The next steps for Emory will include working with ATI on initiatives that will increase persistence to graduation for low- and moderate-income students and that will sustain existing efforts to lower student debt levels.

“Keeping a lid on student debt really is an institutional good, but it’s a state, regional and national good ,as well,” Leach said.

Joshua Wyner, founder and executive director of Aspen Institute’s College Excellence Program, held similar sentiments when explaining the basis for ATI in a December interview with Diverse.

“Low-income students have one huge thing in common, and that is that it’s hard for them to afford to go to college,” Wyner said. “We as a society need to support them, and that includes the federal government, state governments and the colleges and universities themselves.”

Ricky Taulker, a junior and electrical and computer engineering major at Ohio State University – another ATI institution – said efforts like ATI have given him the opportunity to afford and go to school.

“Being here with all of the opportunities for different projects and groups and extracurricular activities, classes and networking … all of that has been made possible because I was able to go to school,” he said. “It’s really altered the course of my career and my educational path.”
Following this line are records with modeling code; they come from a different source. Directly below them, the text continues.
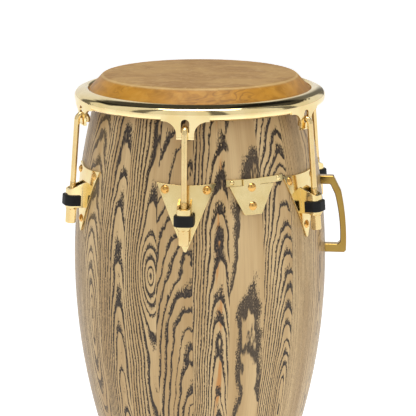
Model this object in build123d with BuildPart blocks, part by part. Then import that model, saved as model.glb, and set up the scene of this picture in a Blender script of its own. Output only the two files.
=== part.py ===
"""A stave-built conga drum with a rawhide head, a rolled counterhoop and six hook rods.

Millimetres, +Z up, origin on the drum's axis at the floor. Bearings are degrees about +Z, counted
from -Y (the front) towards +X. Hardware is drawn in the X-Z plane, where X is the distance out
from the axis, and is then turned to its bearing. A drop is measured down from the playing surface.
"""

import os
from math import atan2, cos, degrees, radians, sin, sqrt

from build123d import *

os.makedirs("parts", exist_ok=True)

# Shell: heights, radii of its outside, and its wall
drum_height = 762.0  # floor to playing surface
belly_drop = 304.0
waist_height = 200.0  # where the belly's curve turns into the foot's
bearing_radius = 149.2  # an 11 3/4 in head
belly_radius = 196.5
foot_radius = 127.0
lower_curve = 1019.0  # radius of the side between belly and waist
shell_wall = 11.0  # measured level
bearing_round = 12.7  # of the wood, under the head
foot_round = 3.0
stave_count = 23
hole_reach = 3.0  # degrees past a seam that a hole can cut
first_seam = -3.2

# Head: a dried skin over a steel ring
skin = 2.5
shoulder_round = 6.0  # inside of its bend over the edge
collar_slope = 47.0  # degrees below level
collar_length = 32.0  # from the shoulder to the ring
hoop_wire = 8.0
clear = 0.3  # between pieces that move apart

# Counterhoop: a rolled strip with six slotted ears
rim_sheet = 3.5
rim_grip = 28.4  # how far down the collar its lip bears
rim_lip_slant = 80.0  # degrees above level where its section starts
rim_lip_roll = (2.2, 88.0)  # radius at the strip's middle and degrees turned, as in the next three
rim_crown = (36.0, 19.0)
rim_outer_roll = (8.5, 63.0)
rim_lower_roll = (5.0, 80.0)
rim_wall = 2.0  # upright stretch at its widest
ear_overlap = 1.0  # of an ear and the strip
ear_below_hook = 7.5
ear_foot = 25.0  # width below the flare
ear_flare = 68.0  # width where it leaves the strip
ear_flare_round = 18.5
slot_width = 12.0
slot_above_hook = 12.9
lip_bead = 4.2

# Hook rods and their nuts
lug_count = 6
first_lug = -6.2
rod = 8.5
hook_bend = 8.0  # radius of the hook, at the rod's centre
hook_tip = 3.5
hook_tip_round = 2.2
hook_play = 1.2  # hook to the ear's bar
hook_drop = 57.0
thread_major = 9.4
thread_core = 8.0
thread_pitch = 1.5875  # 3/8-16
thread_turns = 36
rod_engaged = 16.5  # thread inside the nut
nut_across_flats = 14.3
nut_length = 22.0
nut_chamfer = 1.2
nut_corner_trim = 0.2
nut_end_trim = 0.3
thread_play = 0.1
nut_washer = 17.5
nut_washer_thickness = 2.4
rod_play = 0.6

# Side plates: formed sheet with a loop that carries the rod
plate_sheet = 3.0
plate_drop = 129.0  # to its upper corners
plate_dip = 2.8
plate_width = 84.0
plate_height = 101.0
plate_tip_round = 2.5
seat_drop = 187.5  # to the loop's underside
seat_standoff = 19.6  # rod's centre out from the shell there
loop_width = 19.6
loop_wall = 3.0
loop_round = 6.0
loop_reach = 8.8  # rod's centre to the loop's front
loop_front = 26.5  # height of its front
loop_back = 38.0  # height of its sides where they leave the plate
loop_blend = 2.0
loop_floor = 3.5
bumper_rubber = 4.4
bumper_height = 15.6
bumper_rise = 3.0  # loop's underside to the bumper's
bumper_depth = 22.5
bumper_round = 1.4

# Dome bolts through the wall, with a washer and a nut inside
bolt_head = 12.5
bolt_head_height = 3.4
bolt_shank = 6.0
bolt_play = 0.6
backing_washer = 16.0
backing_washer_thickness = 1.2
backing_nut = 10.0  # across flats
backing_nut_length = 5.0
backing_thread = 0.05  # nut's bore over the shank
bolt_tail = 1.5  # shank past the nut
corner_bolt_drop = 9.5  # below the plate's upper corners
corner_bolt_spread = 29.5  # each side of the lug
tip_bolt_rise = 23.0  # above the tip

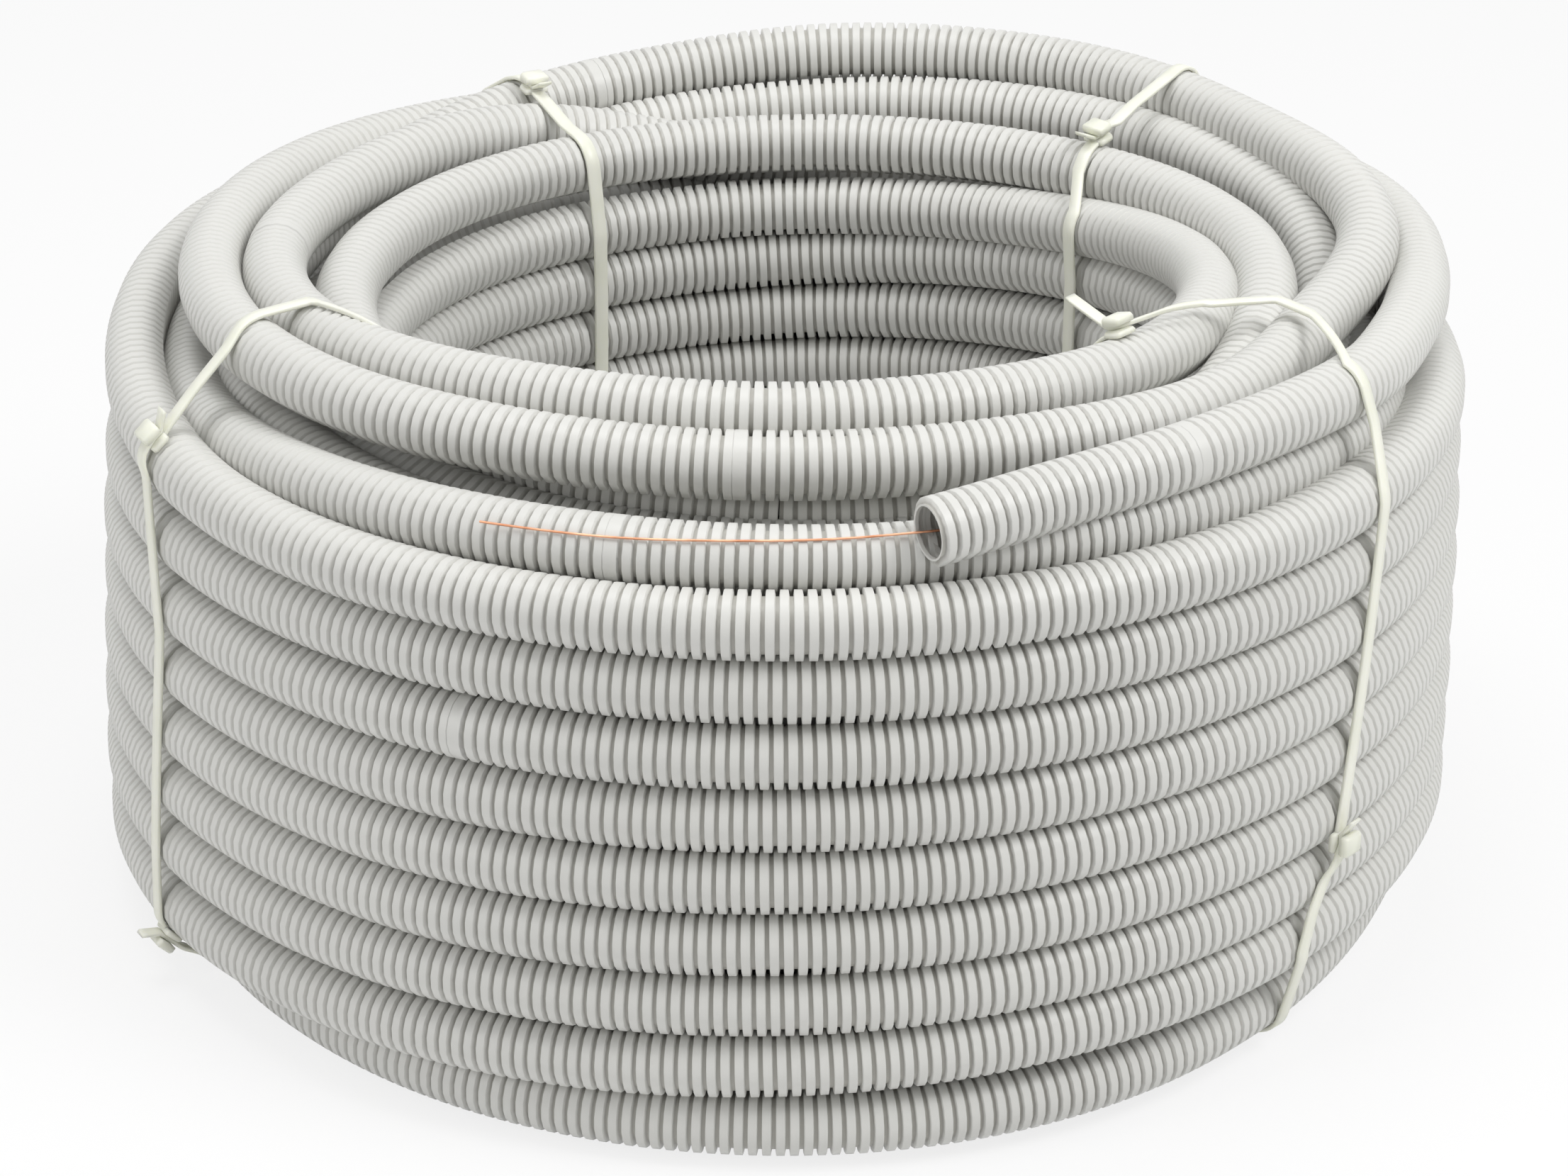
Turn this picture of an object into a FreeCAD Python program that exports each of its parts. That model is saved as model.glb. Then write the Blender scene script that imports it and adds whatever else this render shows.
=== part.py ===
import FreeCAD, Part
import math
import os
import Sketcher
from FreeCAD import Placement, Rotation, Vector

# A tied coil of corrugated conduit. Z is the coil's axis and z = 0 is the floor.
# The free end lies on top at the front, which is -Y. Lengths in millimetres.

SIZES = {
    "tube_od": 20.0,
    "tube_bore": 15.0,
    "turn_squeeze": 0.3,
    "outer_turn_radius": 206.2,
    "inner_turn_rise": 13.3,
    "crossing_radius": 171.0,
    "crossing_shift": 19.0,
    "crossing_rise": 11.3,
    "crossing_tilt": 2.0,
    "tail_radius": 188.0,
    "tail_height": 187.0,
    "tail_tilt": 4.1,
    "tail_tilt_azimuth": -19.0,
    "tail_dive_radius": 140.0,
    "tail_dive_azimuth": 55.0,
    "tail_dive_turn": 60.0,
    "tail_leave_azimuth": -58.0,
    "tail_straight": 69.0,
    "tail_bore_depth": 65.0,
    "strap_width": 4.8,
    "strap_thickness": 1.3,
    "strap_gap": 0.3,
    "head_width": 8.0,
    "head_length": 5.6,
    "head_height": 6.2,
    "slot_floor": 2.0,
    "slot_clearance": 0.15,
    "ramp_length": 9.0,
    "stub_length": 4.0,
    "long_stub_length": 17.0,
    "wire_diameter": 0.7,
}
ROW_TURNS = (9, 9, 10, 10, 10)

# Each strap loop: its azimuth, then for its two ties the name, the side of the section
# that the head sits on, how far along that side it sits in the sense outside up, top
# inwards, and whether the strap that goes through that head keeps a long end.
LOOPS = {
    "front_left": (-147.5, ("upper", "outside", 0.94, False), ("lower", "outside", 0.08, False)),
    "front_right": (-37.0, ("inner", "top", 0.85, True), ("outer", "outside", 0.36, False)),
    "back_left": (121.0, ("upper", "top", 0.2, False), ("lower", "outside", 0.5, False)),
    "back_right": (41.0, ("upper", "top", 0.55, False), ("lower", "outside", 0.5, False)),
}

# The draw wire's route: from inside the bore, out of the cut end, then along the shoulder
# of the turn below.
WIRE_ROUTE = [
    (60.0, -187.0, 193.4), (37.2, -190.9, 192.0), (12.6, -192.4, 189.3), (-19.0, -193.4, 188.6),
    (-53.8, -188.6, 187.6), (-83.0, -177.9, 187.0),
]

doc = FreeCAD.newDocument("conduit_coil")
sheet = doc.addObject("Spreadsheet::Sheet", "sizes")
for row_number, (alias, value) in enumerate(SIZES.items(), start=1):
    sheet.set("A%d" % row_number, alias)
    sheet.set("B%d" % row_number, str(value))
    sheet.setAlias("B%d" % row_number, alias)
doc.recompute()


def size(alias):
    """The number in a cell of the sheet."""
    return float(getattr(sheet, alias))


# The turns are stacked as close packed rods, pressed into each other by turn_squeeze. Each
# is drawn with a few flats, and LOBE is the circle through their corners.
SPACING = "(sizes.tube_od - sizes.turn_squeeze)"
LOBE = "(sizes.tube_od / 2 / cos(14))"
FIRST_LEVEL = "(sizes.strap_thickness + sizes.strap_gap + " + LOBE + ")"
spacing = size("tube_od") - size("turn_squeeze")
row_step = spacing * math.sqrt(3) / 2
lobe_r = size("tube_od") / 2 / math.cos(math.radians(14))
first_level = size("strap_thickness") + size("strap_gap") + lobe_r
inner_row = len(ROW_TURNS) - 1


def level(row, turn):
    """Height of a turn in spacings: the odd rows nest half a spacing higher."""
    return turn + (0.5 if row % 2 else 0.0)


def radius_expression(row):
    return "sizes.outer_turn_radius - %d * %s * sqrt(3) / 2" % (row, SPACING)


def height_expression(row, turn):
    return "%s + %g * %s" % (FIRST_LEVEL, level(row, turn), SPACING)


def turn_place(row, turn):
    return Vector(size("outer_turn_radius") - row * row_step,
                  first_level + level(row, turn) * spacing, 0)


def rim_turns():
    """The turns that show, in order round the section from the outer foot upwards: each
    one's place, the expressions of its radius and height, and how many flats it shows."""
    up = [(0, turn, 3) for turn in range(ROW_TURNS[0])]
    up += [(row, ROW_TURNS[row] - 1, 3) for row in range(1, inner_row)]
    down = [(inner_row, turn, 3) for turn in reversed(range(ROW_TURNS[inner_row]))]
    down += [(row, 0, 1 + (row + 1) % 2) for row in range(inner_row - 1, 0, -1)]

    def entry(row, turn, flats):
        return [turn_place(row, turn), radius_expression(row), height_expression(row, turn), flats]

    raised = entry(*down[0][:2], 4)
    raised[0] += Vector(0, size("inner_turn_rise"), 0)
    raised[2] += " + sizes.inner_turn_rise"
    return [entry(*at) for at in up] + [raised] + [entry(*at) for at in down]


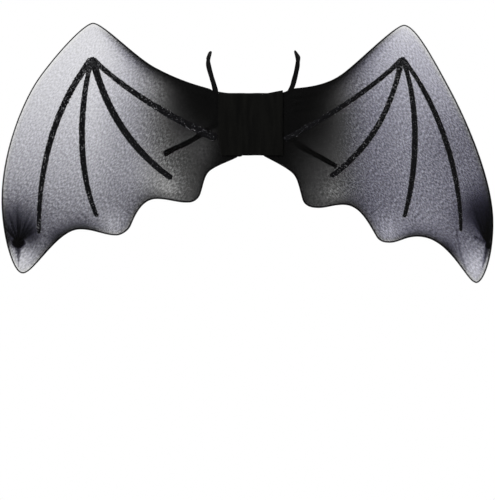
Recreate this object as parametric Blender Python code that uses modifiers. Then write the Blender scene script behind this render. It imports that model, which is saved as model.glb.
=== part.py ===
"""Costume bat wings: two bent wire loops, each inside a stocking of sheer cloth.

Metres, +Z up. The wearer stands on the +Y side, so the finished face of the wings looks
along -Y. The origin is the middle of the centre patch's face that lies on the wearer's back.
Inside the script a wing is drawn on a flat sheet: "out" runs from the middle to the wing's
edge and "up" runs upwards, and a wing's side is -1 on the left and +1 on the right.
"""

import math
from collections import namedtuple

import bmesh
import bpy
from mathutils import Vector
from mathutils.geometry import delaunay_2d_cdt, interpolate_bezier, intersect_point_line

# Wings
REACH = 0.3675             # middle to the widest point of a wing
PEAK_RISE = 0.150          # origin up to a wing's peak
TIP_DROP = 0.2325          # origin down to the level of the lower tips
SWEEP = 0.028              # how far the outer edge leans away from the wearer
WIRE_DIAMETER = 0.0022
CLOTH = 0.001              # wall of the sheer stocking
MOUTH = 0.020              # middle to the open end of each stocking, under the patch
WIRE_INSET = 0.012         # middle to the upright inner run of each wire loop
WIRE_CORNER = 0.009        # size of the wire's two bends at that run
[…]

Describing his experience at OSU as “absolutely phenomenal,” Taulker added that many people in America and around the world “with an amazing amount of talent” do not have access to or cannot afford higher education, preventing them from honing their skills and talents.

ATI’s commitment to attract and enroll more high-achieving students allows “people of a different socioeconomic status to really find themselves and flourish in programs that they normally would, but they’re generally barred from because of financial burdens and financial issues,” Taulker said.

ATI’s institutional cohort reached the 100-member threshold in a little over a year. Member institutions must have a six-year graduation rate of 70 percent or higher. Currently, 290 colleges and universities achieve that benchmark.

“Reaching this milestone in just over a year shows that a critical mass of selective colleges and universities across the country recognize that expanding opportunity for talented lower-income students needs to be a priority – alongside their goals for racial, ethnic and other kinds of diversity,” said Martin Kurzweil, director of the Educational Transformation Program at Ithaka S+R. “In practical terms, this means 100 institutions are setting their own talent goals, giving ATI a much better chance of reaching our collective 50,000-student goal. All recognize that setting these goals is only the first step, and that they are more likely to achieve them by working together.”